* BEGIN *

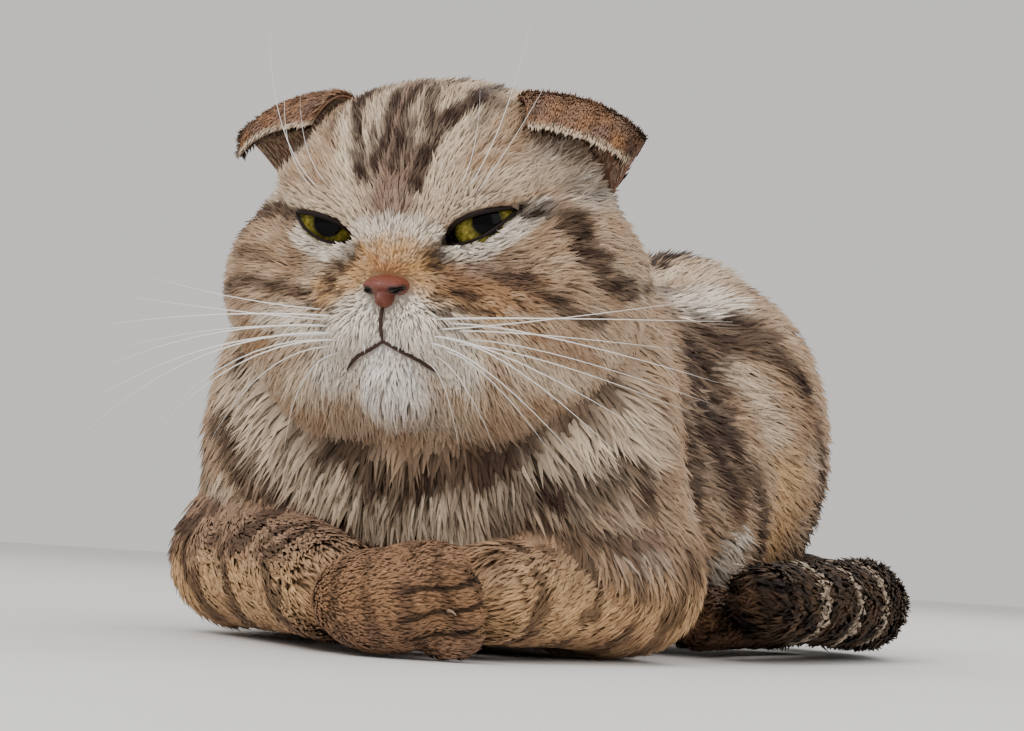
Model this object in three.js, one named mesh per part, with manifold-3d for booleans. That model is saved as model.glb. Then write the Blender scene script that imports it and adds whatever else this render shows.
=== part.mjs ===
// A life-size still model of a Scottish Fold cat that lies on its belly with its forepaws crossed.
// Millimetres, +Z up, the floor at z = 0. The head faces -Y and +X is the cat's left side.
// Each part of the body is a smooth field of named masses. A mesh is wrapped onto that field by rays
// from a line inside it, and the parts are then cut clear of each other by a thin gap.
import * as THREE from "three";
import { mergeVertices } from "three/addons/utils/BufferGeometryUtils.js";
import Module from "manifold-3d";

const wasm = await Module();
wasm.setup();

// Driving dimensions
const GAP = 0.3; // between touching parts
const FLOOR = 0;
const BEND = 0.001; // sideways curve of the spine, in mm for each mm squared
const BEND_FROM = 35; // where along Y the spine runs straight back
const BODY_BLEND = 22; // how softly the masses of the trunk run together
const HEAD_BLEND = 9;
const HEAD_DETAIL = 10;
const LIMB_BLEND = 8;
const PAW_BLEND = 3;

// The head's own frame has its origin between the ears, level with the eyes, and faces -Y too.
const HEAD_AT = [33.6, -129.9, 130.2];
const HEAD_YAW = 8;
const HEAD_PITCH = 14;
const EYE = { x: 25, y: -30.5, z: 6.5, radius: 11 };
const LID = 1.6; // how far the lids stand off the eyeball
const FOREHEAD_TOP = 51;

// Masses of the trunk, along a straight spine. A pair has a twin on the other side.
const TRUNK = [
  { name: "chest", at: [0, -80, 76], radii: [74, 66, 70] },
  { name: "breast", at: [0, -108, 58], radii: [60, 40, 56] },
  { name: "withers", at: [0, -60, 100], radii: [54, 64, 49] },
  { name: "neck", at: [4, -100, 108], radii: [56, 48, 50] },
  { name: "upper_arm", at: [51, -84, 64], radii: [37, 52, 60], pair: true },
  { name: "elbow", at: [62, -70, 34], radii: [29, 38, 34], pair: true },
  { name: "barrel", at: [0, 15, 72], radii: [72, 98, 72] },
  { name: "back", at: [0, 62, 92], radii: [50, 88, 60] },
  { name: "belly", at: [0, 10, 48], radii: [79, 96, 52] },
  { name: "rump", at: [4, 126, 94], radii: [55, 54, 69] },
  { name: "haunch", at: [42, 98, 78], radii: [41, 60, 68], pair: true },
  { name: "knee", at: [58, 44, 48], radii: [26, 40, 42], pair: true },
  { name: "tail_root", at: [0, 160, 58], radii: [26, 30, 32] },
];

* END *
* BEGIN *

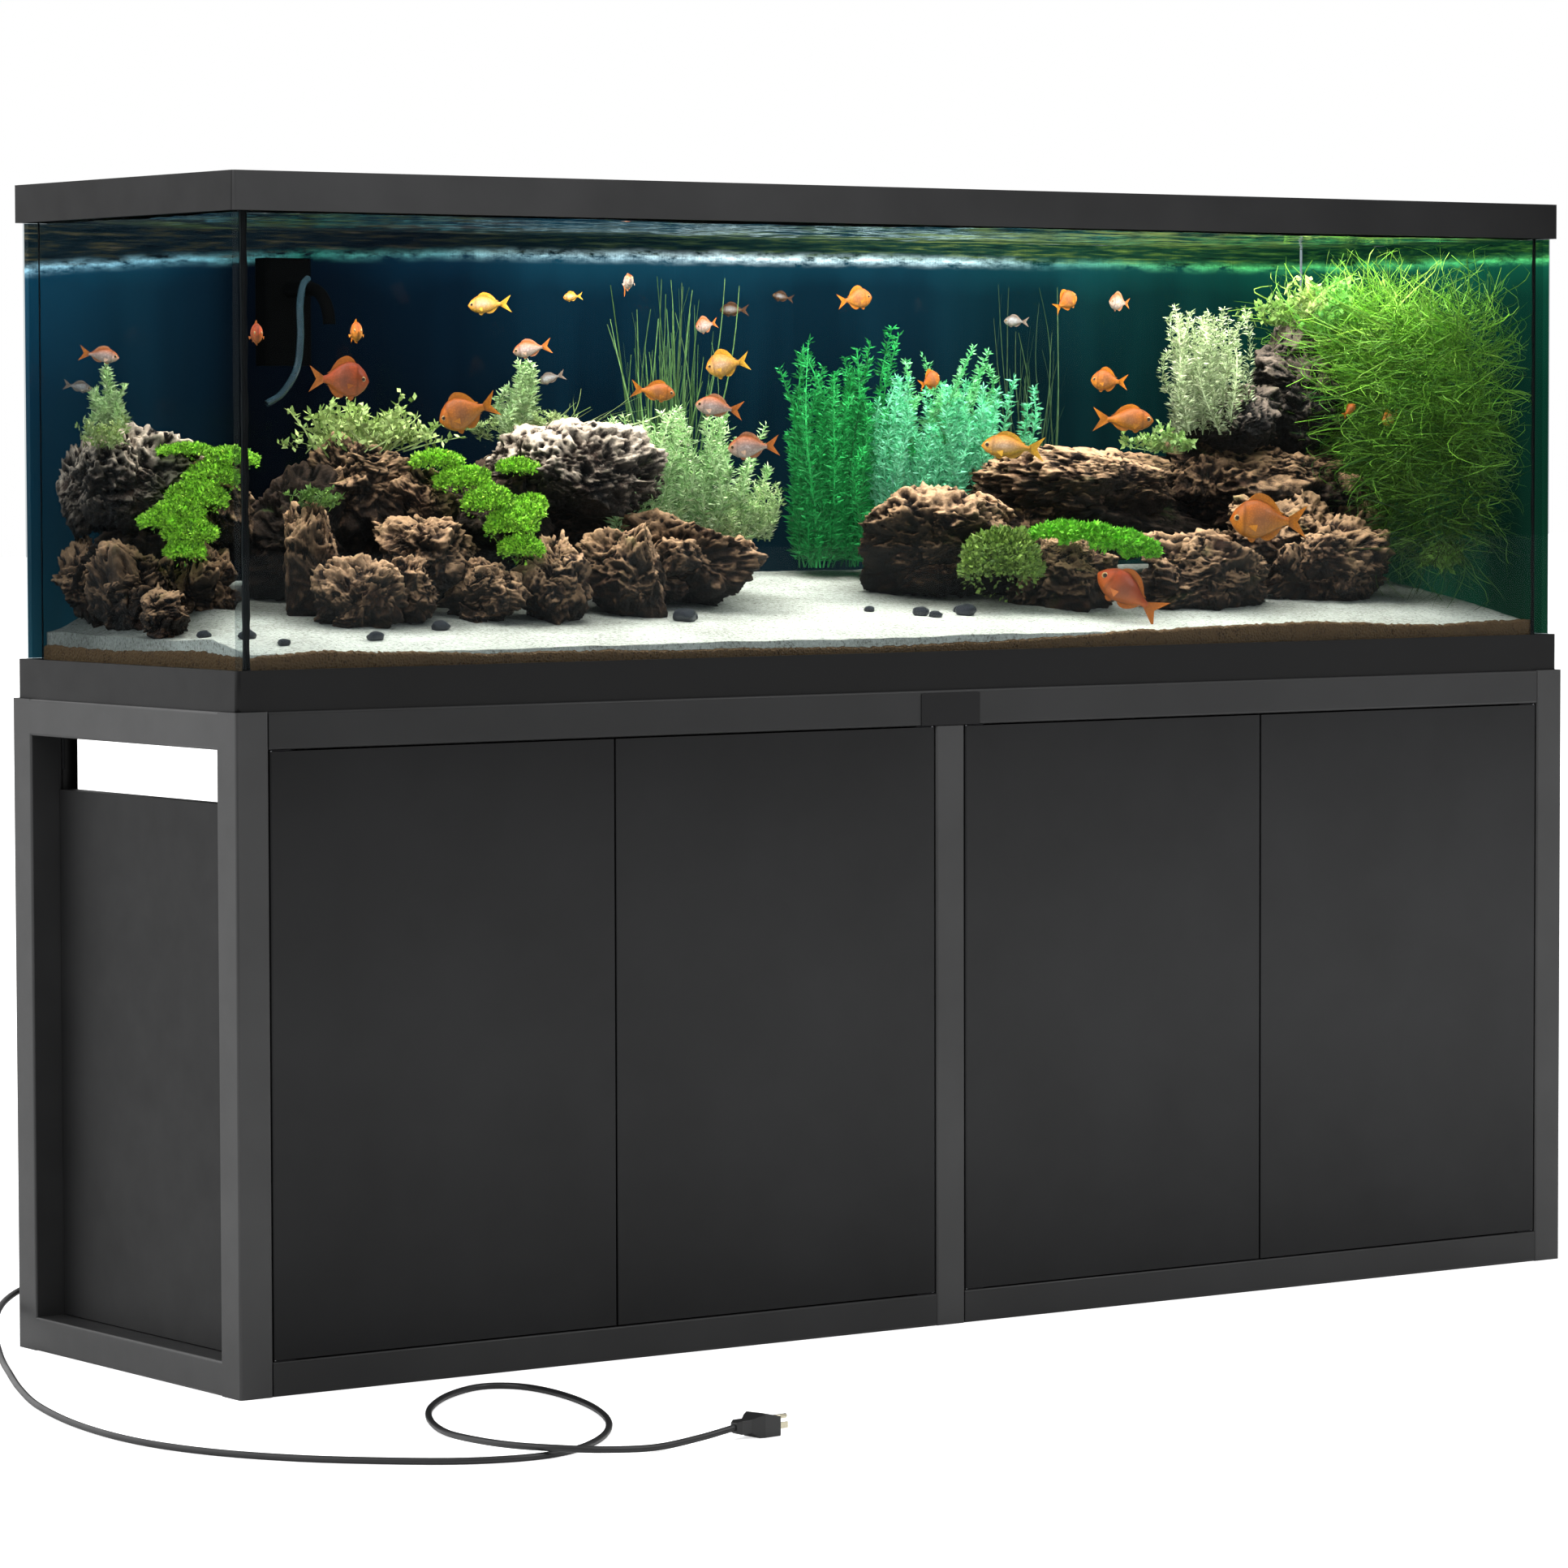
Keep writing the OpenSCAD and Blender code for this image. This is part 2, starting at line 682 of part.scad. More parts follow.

* END *

▸ **Objective**
Your task is to extract exactly the lines starting at the line with "Model this object" and ending at the line with "wasm.setup();", including both ends, and no other lines.

▸ **Exercise answer**
Model this object in three.js, one named mesh per part, with manifold-3d for booleans. That model is saved as model.glb. Then write the Blender scene script that imports it and adds whatever else this render shows.
=== part.mjs ===
// A life-size still model of a Scottish Fold cat that lies on its belly with its forepaws crossed.
// Millimetres, +Z up, the floor at z = 0. The head faces -Y and +X is the cat's left side.
// Each part of the body is a smooth field of named masses. A mesh is wrapped onto that field by rays
// from a line inside it, and the parts are then cut clear of each other by a thin gap.
import * as THREE from "three";
import { mergeVertices } from "three/addons/utils/BufferGeometryUtils.js";
import Module from "manifold-3d";

const wasm = await Module();
wasm.setup();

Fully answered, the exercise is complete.